#### Data provided

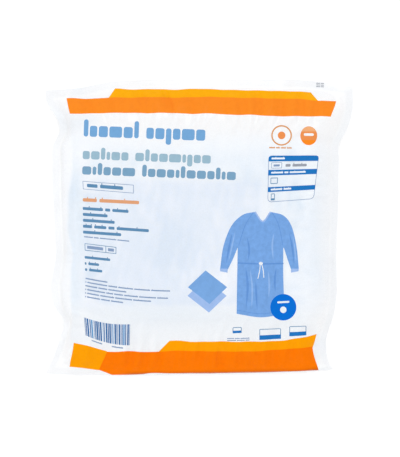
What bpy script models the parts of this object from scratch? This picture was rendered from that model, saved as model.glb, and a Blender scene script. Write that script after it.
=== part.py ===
"""Surgical gown, folded and sealed in a flat pouch of film that lies on its back.

+X points to the pouch's right and +Y to its top, as its printed front is read, and +Z points
out of that front. The origin is on the table, under the middle of the pouch. Tables are in
millimetres, and everything else is in metres.
"""

import bpy
import numpy as np

MM = 0.001

# The film. Its solid wall stands for a film of 0.08 mm.
FILM_WALL = 1.0 * MM
WELD_GAP = 0.4 * MM  # between the two webs, where they are welded
WELD_SHARE_X = 0.028  # the weld's share of the flat film's width, on either side
WELD_SHARE_Y = 0.030  # and of its length, at the top and at the bottom

# How far in from each weld the front web climbs before it lies on the gown, and how round its
# shoulder is there: 1 is a straight slope, and 2 a full round one.
FRONT_CLIMB = {"left": 17.0 * MM, "right": 24.0 * MM, "bottom": 50.0 * MM, "top": 44.0 * MM}
SHOULDER = {"left": 2.3, "right": 2.2, "bottom": 1.7, "top": 1.7}
# How far in the back web comes down to the table.
BACK_DROP = {"left": 15.0 * MM, "right": 17.0 * MM, "bottom": 26.0 * MM, "top": 30.0 * MM}
BACK_ROUND = 2.0
LOW_RISE = 0.33  # the share of its full height below which the front web's creases fade out

# The folded gown.
CENTRE_X, CENTRE_Y = -5.0 * MM, 5.0 * MM
HALF_WIDTH, HALF_LENGTH = 124.0 * MM, 92.0 * MM
CORNER_RADIUS = 15.0 * MM
GOWN_BOTTOM = FILM_WALL + 0.3 * MM
LAYERS_TOP = 24.0 * MM
CROWN = 1.8 * MM  # how much higher the middle of the stack's top is than its sides
EDGE_ROUND = 13.0 * MM  # how far in the stack's top and bottom are rounded off
LAYERS_SHOWN = 5  # folds that show as rounded edges, one on the other
LAYER_GROOVE = 1.1 * MM
RING_STEPS = 12  # points along each side of the stack, and
CORNER_STEPS = 5  # points round each of its corners
TOP_RINGS = (0.72, 0.42, 0.16)  # rings on the stack's top, as shares of its half sizes

FOLD_WALL = 1.6 * MM
FOLD_GAP = 0.3 * MM
FOLD_LEFT, FOLD_RIGHT = -116.0 * MM, 62.0 * MM
FOLD_BOTTOM, FOLD_TOP = -78.0 * MM, 47.0 * MM
FILM_TOP = LAYERS_TOP + FOLD_GAP + FOLD_WALL + 0.6 * MM  # the front web's inside over the fold
FILM_STEP = 1.2 * MM  # how much lower it lies beside the fold
STEP_SHARPNESS = 0.29 / MM  # of the slope between the two,
STEP_OFFSET = 10.0 * MM  # whose middle lies this far outside the fold

# The edges of the closed pouch, seen from above. The columns are the place along the edge, the
# edge's place across it, its height above the table, the height of the weld's inner line, and
# how far the weld reaches, seen from above. The bottom weld stands almost upright but for its
# left end.
ALONG, ACROSS, RIM, WELD, REACH = range(5)
LEFT_EDGE = (
    # y, x, rim, weld, reach
    (-146.5, -154.0, 2.0, 2.4, 8.5),
    (-140.5, -151.0, 2.2, 2.8, 8.5),
    (-127.5, -145.0, 2.8, 3.8, 8.0),
    (-107.5, -138.0, 4.0, 5.5, 7.0),
    (-97.5, -135.2, 5.0, 7.0, 6.5),
    (-89.5, -137.0, 6.0, 8.0, 7.0),
    (-84.5, -141.0, 6.5, 9.0, 8.0),
    (-22.5, -143.0, 7.5, 10.5, 8.0),
    (12.5, -145.0, 7.5, 10.5, 8.5),
    (62.5, -146.5, 7.0, 10.0, 9.0),
    (82.5, -146.0, 6.5, 9.0, 9.0),
    (89.5, -142.5, 5.5, 8.0, 8.0),
    (97.0, -139.3, 4.6, 7.0, 7.5),
    (105.5, -140.5, 4.0, 6.0, 7.5),
    (112.5, -144.0, 3.4, 5.2, 8.0),
    (119.5, -149.0, 3.0, 4.4, 8.5),
    (124.5, -152.0, 2.6, 3.8, 9.0),
    (137.5, -154.5, 2.2, 3.0, 9.0),
)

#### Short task
Each line from the top of the material above through the line with "WELD_SHARE_Y = 0.030" must be echoed exactly, and no other line.

#### Exercise result
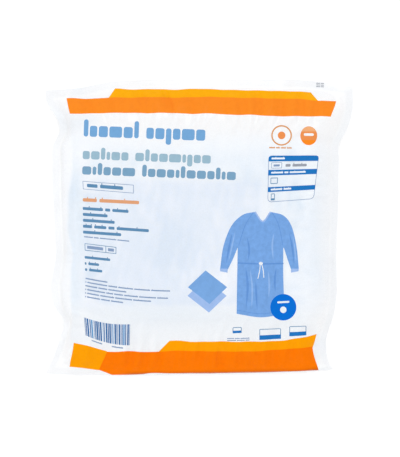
What bpy script models the parts of this object from scratch? This picture was rendered from that model, saved as model.glb, and a Blender scene script. Write that script after it.
=== part.py ===
"""Surgical gown, folded and sealed in a flat pouch of film that lies on its back.

+X points to the pouch's right and +Y to its top, as its printed front is read, and +Z points
out of that front. The origin is on the table, under the middle of the pouch. Tables are in
millimetres, and everything else is in metres.
"""

import bpy
import numpy as np

MM = 0.001

# The film. Its solid wall stands for a film of 0.08 mm.
FILM_WALL = 1.0 * MM
WELD_GAP = 0.4 * MM  # between the two webs, where they are welded
WELD_SHARE_X = 0.028  # the weld's share of the flat film's width, on either side
WELD_SHARE_Y = 0.030  # and of its length, at the top and at the bottom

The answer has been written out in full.